## Dataset items
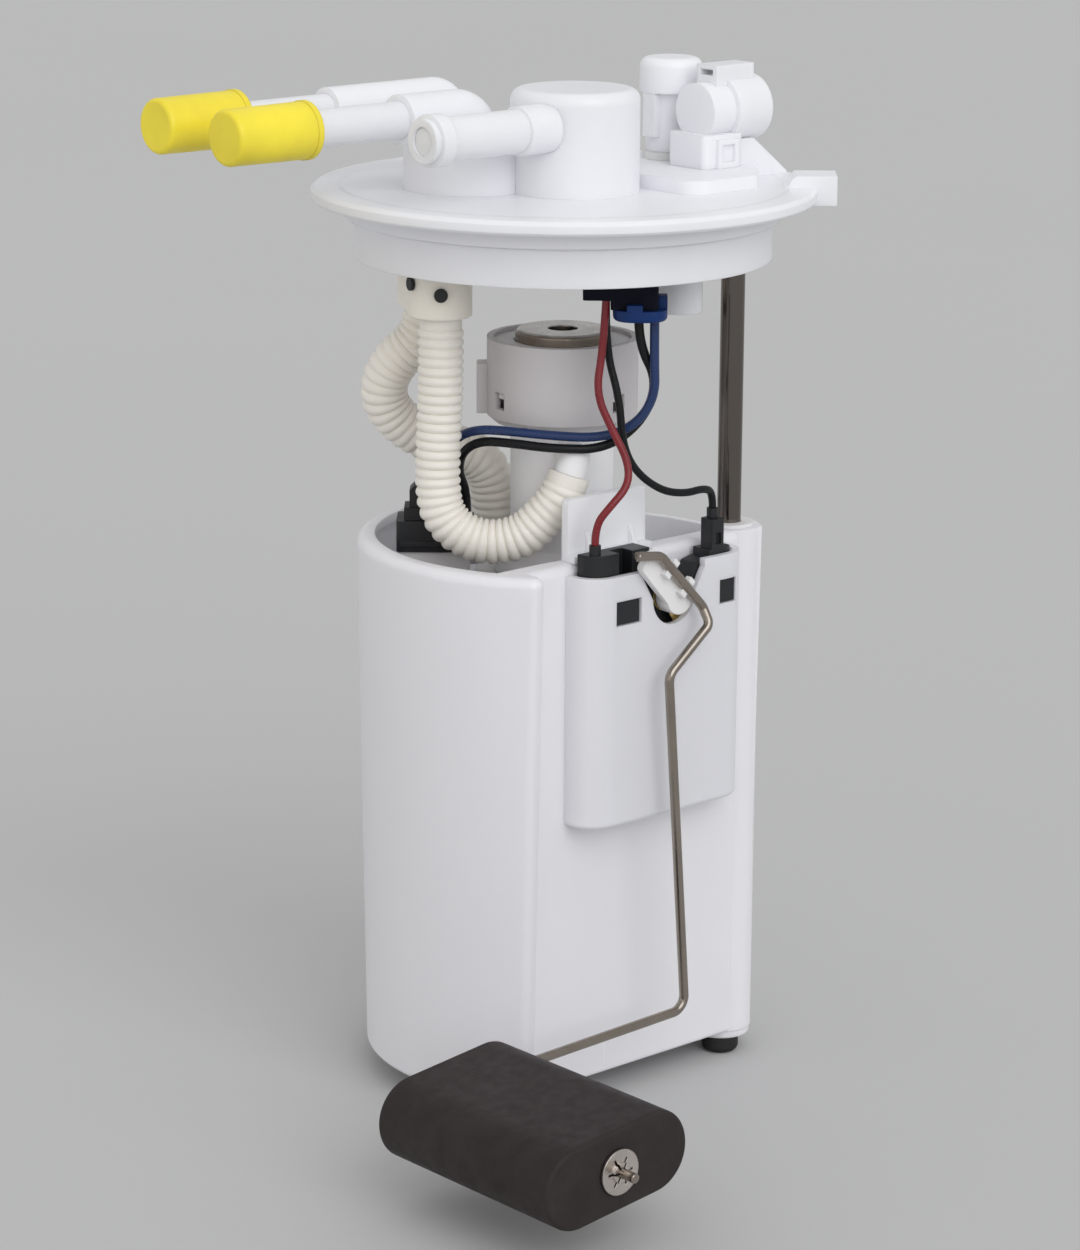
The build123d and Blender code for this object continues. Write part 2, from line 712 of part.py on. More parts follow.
def splash_shield():
    """Upright wall on the can's front strip, in front of the regulator neck."""
    front = strip_y - shield_thickness - 1.0
    wall = block((shield_left, front, rim_z), (shield_right, front + shield_thickness, shield_top))
    wall = fillet(wall.edges().filter_by(Axis.Y), 1.2)
    foot = block((shield_left, front - 2.6, rim_z), (shield_right, front + shield_thickness, rim_z + 2.0))
    body = wall + foot
    for x in (shield_left + 6.0, shield_right - 6.0):
        gusset = make_face(Polyline((front, rim_z + 1.0), (front - 2.4, rim_z + 1.0), (front, rim_z + 7.0),
                                    close=True))
        body += extrude(Plane((x, 0, 0), x_dir=(0, 1, 0), z_dir=(1, 0, 0)) * gusset, 1.4)
    return body


def guide_bush(x, y):
    """Slippery bush in a column's mouth, with a thin collar on the rim."""
    length = rim_z - (rod_end + 2.0 + ring_thickness + 0.4)
    bush = ring(column_bore - press_gap, rod_radius + running_gap, rim_z - length, rim_z, x, y)
    return bush + ring(column_bore + 1.2, rod_radius + running_gap, rim_z, rim_z + 1.0, x, y)


def guide_bushes():
    """Both bushes."""
    return Compound(children=[guide_bush(x, y) for x, y in rod_seats])


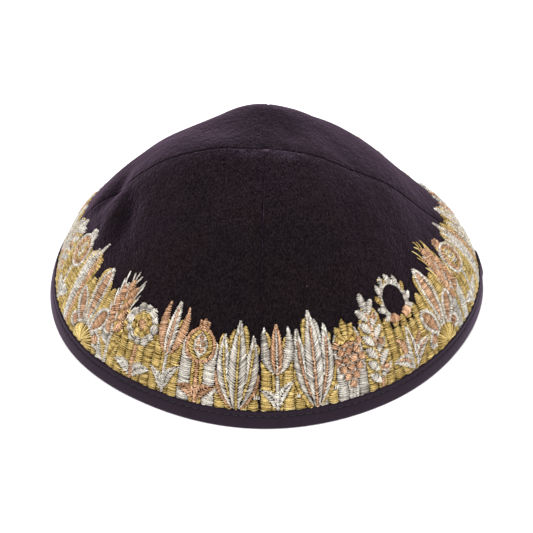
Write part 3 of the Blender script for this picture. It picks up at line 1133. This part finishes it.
G, S, C = "gold", "silver", "copper"
GG, SG, GS, CG, GC = (G,), (S, G), (G, G, S), (G, C), (G, G, C)
LAYOUTS = {
    "front_left": [
        ("branch", 14.0, 38, (S, C, C), GG, 5),
        ("fruit", 16.5, 43, (C, S, G, S, S), GG, 4),
        ("reeds", 11.5, 46, (S, C), GG, 6),
        ("fan", 20.0, 41, (S, C, G), GG, 4),
        ("wheat", 10.5, 43, (C, S, G), SG, 5),
        ("rosette", 17.0, 38, (G, S, C), GG, 6),
        ("tulip", 12.5, 44, (C, S, S), GG, 3),
        ("fruit", 15.0, 40, (G, C, S, C, C), SG, 5),
        ("spray", 17.0, 42, (S, C, G), GG, 4),
    ],
    "front_right": [
        ("tulip", 13.0, 41, (S, C, S), GG, 5),
        ("spray", 17.0, 45, (S, G, C), GS, 4),
        ("grapes", 13.0, 38, (C, G, S), (S,), 6),
        ("branch", 12.0, 45, (S, C, C), GG, 5),
        ("wreath", 22.0, 46, (S, G, C), GG, 4),
        ("fan", 19.0, 41, (S, C, G), GG, 5),
        ("wheat", 10.5, 44, (C, G, S), (S,), 6),
        ("fruit", 16.0, 41, (C, S, G, C, S), GG, 4),
        ("reeds", 12.5, 43, (S, C), GG, 5),
    ],
    "back_left": [
        ("fan", 19.0, 41, (S, C, G), GG, 4),
        ("wheat", 10.5, 42, (G, S, S), (S,), 5),
        ("fruit", 15.0, 41, (G, S, C, C, G), GG, 4),
        ("spray", 15.0, 38, (S, G, C), GS, 5),
        ("rosette", 15.0, 33, (S, C, G), GG, 4),
        ("grapes", 12.0, 29, (C, S, S), GG, 5),
        ("fan", 18.0, 26, (S, G, C), SG, 4),
        ("tulip", 11.0, 30, (C, S, S), GG, 6),
        ("spray", 18.0, 34, (S, C, G), GG, 4),
    ],
    "back_right": [
        ("spray", 17.0, 40, (S, C, G), GG, 5),
        ("tulip", 12.0, 35, (C, S, S), GG, 4),
        ("rosette", 15.0, 31, (G, S, C), SG, 5),
        ("fan", 18.0, 31, (S, G, C), (S,), 4),
        ("reeds", 11.5, 39, (S, C), GG, 6),
        ("fruit", 16.0, 41, (C, S, G, C, S), GG, 4),
        ("wheat", 10.5, 43, (G, C, S), (S,), 5),
        ("fan", 19.0, 40, (S, C, G), GG, 4),
        ("grapes", 13.0, 41, (C, S, S), GG, 5),
    ],
}

VINES = {
    "front_left": [(44, 63, 15.5, S, 1.8), (120, 137.6, 13.2, S, 2.0), (120, 137.6, 21.5, S, 1.8)],
    "front_right": [(14.4, 31.2, 12.8, S, 2.0), (14.4, 31.2, 21.2, C, 1.8), (80.5, 99, 14.5, S, 1.8)],
    "back_left": [(1, 19, 15.5, S, 1.8), (45.5, 60, 13.0, S, 2.0), (118, 137, 14.0, S, 2.0)],
    "back_right": [(1, 17, 14.0, S, 2.0), (46, 63, 12.5, G, 1.8), (104, 122, 15.0, S, 1.8)],
}


# ---------------------------------------------------------------------------
# From the drawings to strands on the cloth
# ---------------------------------------------------------------------------
GRID = 0.5


def cloth_grid(start):
    u = np.arange(0, QUARTER + 0.01, GRID)
    v = np.arange(6.0, 54.01, GRID)
    turns = start + 90 * u / QUARTER
    turns = np.clip(turns, start + 0.02, start + 89.98)
    _, rise = upright_table(turns)
    down = np.array([np.interp(v, rise[k], TABLE_DOWN) for k in range(len(turns))])
    p = outer_face(np.broadcast_to(turns[:, None], down.shape), down)
    du, dv = np.gradient(p, axis=0), np.gradient(p, axis=1)
    return p, unit(np.cross(du, dv))


def on_cloth(grid, uv):
    p, n = grid
    x = np.clip(uv[..., 0] / GRID, 0, p.shape[0] - 1.001)
    y = np.clip((uv[..., 1] - 6.0) / GRID, 0, p.shape[1] - 1.001)
    i, j = x.astype(int), y.astype(int)
    fx, fy = (x - i)[..., None], (y - j)[..., None]

    def mix(g):
        return (g[i, j] * (1 - fx) + g[i + 1, j] * fx) * (1 - fy) + (g[i, j + 1] * (1 - fx) + g[i + 1, j + 1] * fx) * fy

    return mix(p), unit(mix(n))


COLOURS = {"gold": GOLD, "silver": SILVER, "copper": COPPER}
STEPS = ((0.0, 2.2, np.array([0, 0.28, 0.72, 1.0])), (2.2, 5.0, np.array([0, 0.14, 0.5, 0.86, 1.0])),
         (5.0, 99.0, np.array([0, 0.09, 0.34, 0.66, 0.91, 1.0])))


def sew(side_name, start):
    grid = cloth_grid(start)
    rng = np.random.default_rng(100 + start)
    drawing = Drawing()
    drawing.compose(LAYOUTS[side_name], VINES[side_name])
    for colour, (a, b, high, curve, shade) in drawing.stitches(rng).items():
        length = np.hypot(*(b - a).T)
        groups = []
        for least, most, t in STEPS:
            pick = (length >= least) & (length < most)
            if not pick.any():
                continue
            aa, bb, hh, cc, ll, sh = a[pick], b[pick], high[pick], curve[pick], length[pick], shade[pick]
            n = len(aa)
            p, nrm = on_cloth(grid, aa[:, None] + (bb - aa)[:, None] * t[None, :, None])
            arch = 1 - np.abs(2 * t - 1)[None, :] ** cc[:, None]
            lift = 1.2 * hh * rng.normal(1.0, 0.05, n) * np.minimum(1, 0.4 + ll / 4.0)
            rise = arch * lift[:, None]
            rise[:, 0] = rise[:, -1] = -0.16
            p = p + nrm * rise[..., None]
            tangent = unit(np.gradient(p, axis=1))
            side = unit(np.cross(tangent, nrm))
            up = unit(np.cross(side, tangent))
            tone = (rng.normal(0.5, 0.22, n) + sh).clip(0, 1)
            groups.append((p, side, up, rng.normal(0.455, 0.04, n).clip(0.35, 0.58), rng.normal(0.23, 0.03, n).clip(0.16, 0.3), tone, ll))
        path, sideways, up, width, thick, tone, long = (list(x) for x in zip(*groups))
        obj = strands(f"{colour}_stitches_{side_name}", path, sideways, up, width, thick, tone, COLOURS[colour], long)
        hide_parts(f"embroidery_{side_name}")


for side_name, start in PANELS.items():
    sew(side_name, start)

# ---------------------------------------------------------------------------
# Floor, light and camera
# ---------------------------------------------------------------------------
scene = bpy.context.scene
floor = make_mesh("floor", [(-4000, -4000, 0), (4000, -4000, 0), (4000, 4000, 0), (-4000, 4000, 0)], [np.array([[0, 1, 2, 3]])], floor_material(), False)

world = bpy.data.worlds.new("studio")
scene.world = world
world.use_nodes = True
world.node_tree.nodes["Background"].inputs["Color"].default_value = (1.0, 1.0, 1.0, 1)
world.node_tree.nodes["Background"].inputs["Strength"].default_value = 0.60


def area_light(name, place, target, size, power, colour=(1, 1, 1)):
    data = bpy.data.lights.new(name, "AREA")
    data.shape = "DISK"
    data.size = size
    data.energy = power
    data.color = colour
    obj = bpy.data.objects.new(name, data)
    scene.collection.objects.link(obj)
    obj.location = place
    obj.rotation_mode = "QUATERNION"
    obj.rotation_quaternion = (Vector(target) - Vector(place)).to_track_quat("-Z", "Y")


area_light("overhead", (0.0, 0.15, 1.15), (0, 0, 0), 0.8, 13.0)
area_light("front_left", (-0.65, -0.85, 0.80), (0, 0, 0.03), 0.32, 9.5)
area_light("front_right", (0.85, -0.60, 0.65), (0, 0, 0.03), 0.32, 6.0)

camera_data = bpy.data.cameras.new("camera")
camera = bpy.data.objects.new("camera", camera_data)
scene.collection.objects.link(camera)
ELEVATION, AZIMUTH, DISTANCE = 38.6, 1.5, 0.700
camera_data.sensor_width = 36
camera_data.lens = 1716.4 / 533 * 36
e, a = ELEVATION * DEG, AZIMUTH * DEG
back = Vector((math.sin(a) * math.cos(e), -math.cos(a) * math.cos(e), math.sin(e)))
right = Vector((math.cos(a), math.sin(a), 0))
target = Vector((CENTRE[0] * MM, CENTRE[1] * MM, 6.64 * MM)) + right * 0.34 * MM
camera.location = target + back * DISTANCE
camera.rotation_mode = "QUATERNION"
camera.rotation_quaternion = (-back).to_track_quat("-Z", "Y")
scene.camera = camera
scene.view_settings.view_transform = "Standard"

## WHAT THE TASK REQUIRES
Tell how many lines of the material above hold "this", answering with a bare number.

## EXERCISE ANSWER
2